Because, as I've explained here or elsewhere before, doing so would be breaking the rules of the potluck. In medieval times, the knights of the court — wearing their helmets or "pots" on their heads — would gather their food before great battles against armies and dragons and eat it together on the round table. They would share and share alike as they would soon share the triumphs and sorrows of the battlefield. All were expected to contribute to the meal as they would contribute to the battle. If they did not give food, and instead only took from what others gave, they would be cursed. Their luck would be ruined. A dragon would eat them.

So instead we add a random Friday ice cream break. The two cartons were empty in 20 minutes. People were happy and volunteered to do it again in the future. It's all community building! If only I could give ice cream to our readers. It would totally speed the process. Coconutwork Journalism. Network Neapolitan. Cookies 'n' cream … 'n' community.

But this work talk brings me to my other point. If you don't work for a major national news organization, perhaps you can join the ice cream industry's follow-up contest, "Dibs: Quest for a Cooler Workplace."

Tell them what you're doing to make your workplace "cooler," and you could win a freezer full of ice cream for a month.

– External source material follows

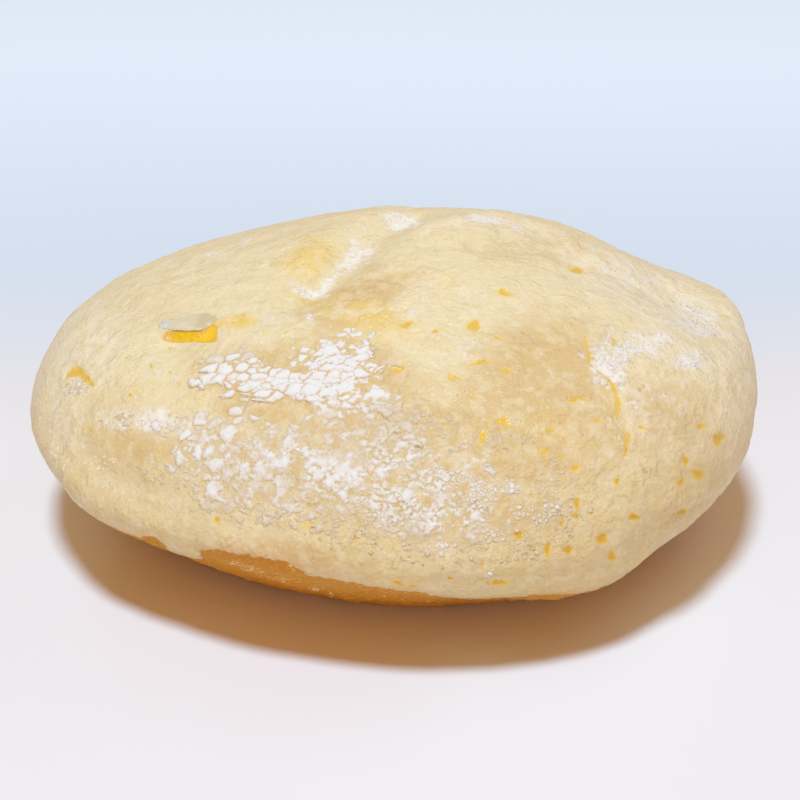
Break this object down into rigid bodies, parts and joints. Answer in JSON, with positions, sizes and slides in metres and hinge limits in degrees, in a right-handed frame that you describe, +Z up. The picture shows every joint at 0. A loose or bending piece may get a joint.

They give you 228 containers of Dibs and a "bunker-style" freezer rental. The highlights from the official rules are many: "Grand Prize winner must receive permission from his/her company or employer to have the freezer on company property…. Standard electricity rate charges will apply, and are the responsibility of the company. … Winner will receive two subsequent deliveries of Edy's Dibs ice cream snacks… If the freezer is not empty, it will be filled to capacity and winner will forfeit any containers of Edy's Dibs ice cream snacks that do not fit into the freezer at that time."